Picking the wrong warehouse can cost you more than just money—it messes with your delivery times, inventory accuracy, and customer satisfaction. When you’re trying to find logistics warehouse space that actually works for your operation, you’re not just looking at square footage. You’re making a decision that affects every part of your supply chain, from how fast you can turn orders around to whether you can even scale up when business gets good. The average company spends about 6-8% of their total revenue on warehousing costs, so getting this right matters more than most business owners realize.
Location Isn’t Just About Being Close to Customers
Yeah, proximity to your customer base matters, but there’s more to it. You need to think about how close you are to major highways, rail lines, and ports if you’re dealing with imports. A warehouse that’s 20 minutes further from your customers but right next to a highway interchange might actually get products delivered faster because your trucks aren’t stuck in city traffic.
Labor availability is another thing people forget about. A facility in an area with low unemployment might sound great until you realize you can’t find enough workers during peak season. Check the local labor market before you commit. Some regions have better pools of experienced warehouse workers, and that makes training easier and turnover lower.
The Building Itself Needs to Match Your Operation
Clear height matters way more than most people think. If you’ve got a warehouse with 24-foot ceilings but you need to stack pallets four-high for your inventory type, you’re wasting vertical space. Modern facilities often have 32-foot or higher ceilings, which lets you use vertical racking systems that can double or triple your storage density.
Floor load capacity is technical but critical. Standard concrete floors handle about 600-800 pounds per square foot, but if you’re storing heavy machinery parts or dense products, you need floors rated for higher loads. Ask about the floor specification—this isn’t something you can easily fix after moving in.

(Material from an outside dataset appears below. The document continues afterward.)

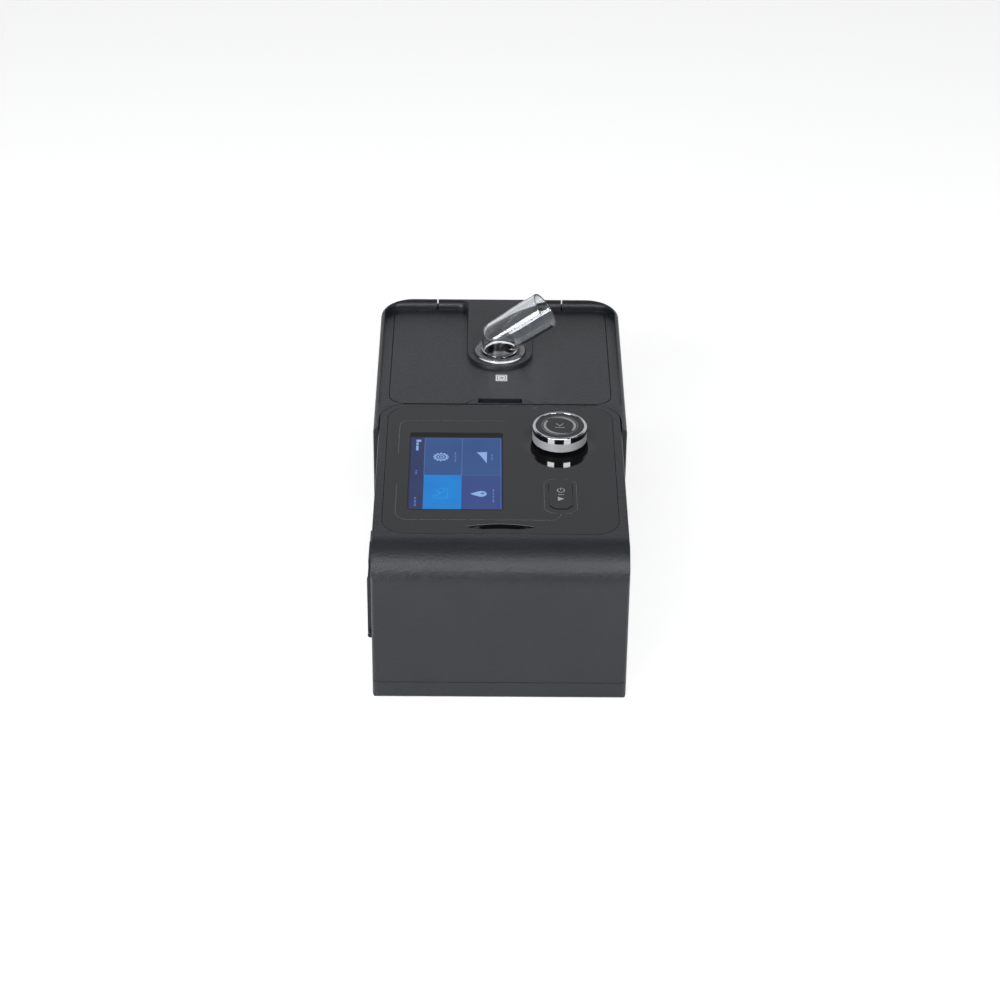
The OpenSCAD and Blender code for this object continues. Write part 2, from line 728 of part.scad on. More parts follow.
module start_key() color(panel_col) {
    translate([key_x, key_y, panel_z - 1.2]) linear_extrude(panel_t + 1.5) chamfered(key_w, key_l, key_cut);
    translate([key_x, key_y, panel_z - 1.8]) linear_extrude(1.2) chamfered(key_w + 2, key_l + 2, key_cut);
    rod_z(key_x, key_y, key_foot, panel_z - 1, 2);
}

key_foot = board_top + 4.3;

module start_switch() color(case_col) {
    box(key_x - 3, key_x + 3, key_y - 3, key_y + 3, board_top, board_top + 3);
    rod_z(key_x, key_y, board_top + 3 - 0.5, key_foot - key_travel - 0.1, 1.7);
}

// ---- rear face ----

inlet_r = 5;
card_w = 26;
card_l = 27;
card_t = 3.2;

module cover_lugs() {
    for (y = [cover_y0 - cover_lug - fit_gap, cover_y1 + fit_gap]) difference() {
        union() {
            rod_y(cover_hinge_x, y, y + cover_lug, cover_hinge_z, cover_hinge_r);
            box(cover_hinge_x, -bx + 0.5, y, y + cover_lug, cover_z, cover_z + 2 * cover_hinge_r);
        }
        rod_y(cover_hinge_x, y - e, y + cover_lug + e, cover_hinge_z, cover_pin_r + 0.02);
    }
}

cover_pin_r = 0.7;

module filter_cover_pin() color(steel_col)
    rod_y(cover_hinge_x, cover_y0 - cover_lug - fit_gap, cover_y1 + cover_lug + fit_gap, cover_hinge_z, cover_pin_r);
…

Column spacing affects how you can lay out your racking. Older warehouses might have columns every 30 feet, which creates awkward spaces. Newer builds often have clear spans of 50+ feet, giving you way more flexibility in how you arrange everything.
Technology Infrastructure Gets Overlooked
Most businesses now run warehouse management systems that need solid internet connectivity. Check what kind of internet service is available. Some industrial areas still only have basic DSL, which won’t cut it if you’re running real-time inventory tracking or automated picking systems.
Power capacity is another technical detail that can bite you. If you’re planning to add automation equipment, refrigeration, or just a lot of computers and scanners, make sure the electrical system can handle it. Upgrading electrical infrastructure in a leased space gets complicated fast with landlord approvals and who pays for what.
Hidden Costs That Show Up Later
Dock doors seem simple until you realize you don’t have enough. A good rule is one dock door for every 10,000-15,000 square feet of space, but this varies based on how many trucks you’re loading daily. Too few doors means trucks waiting outside, drivers getting paid to sit idle, and delayed shipments.
Temperature control costs vary wildly. Even if you don’t need full refrigeration, climate control for product protection can add 30-40% to your monthly costs. Some older buildings have terrible insulation, which makes heating and cooling expensive.
Security features affect insurance premiums. Buildings with modern security systems, fencing, and good lighting can lower your insurance costs by 15-20% compared to facilities with basic security. It’s worth factoring this into your comparison.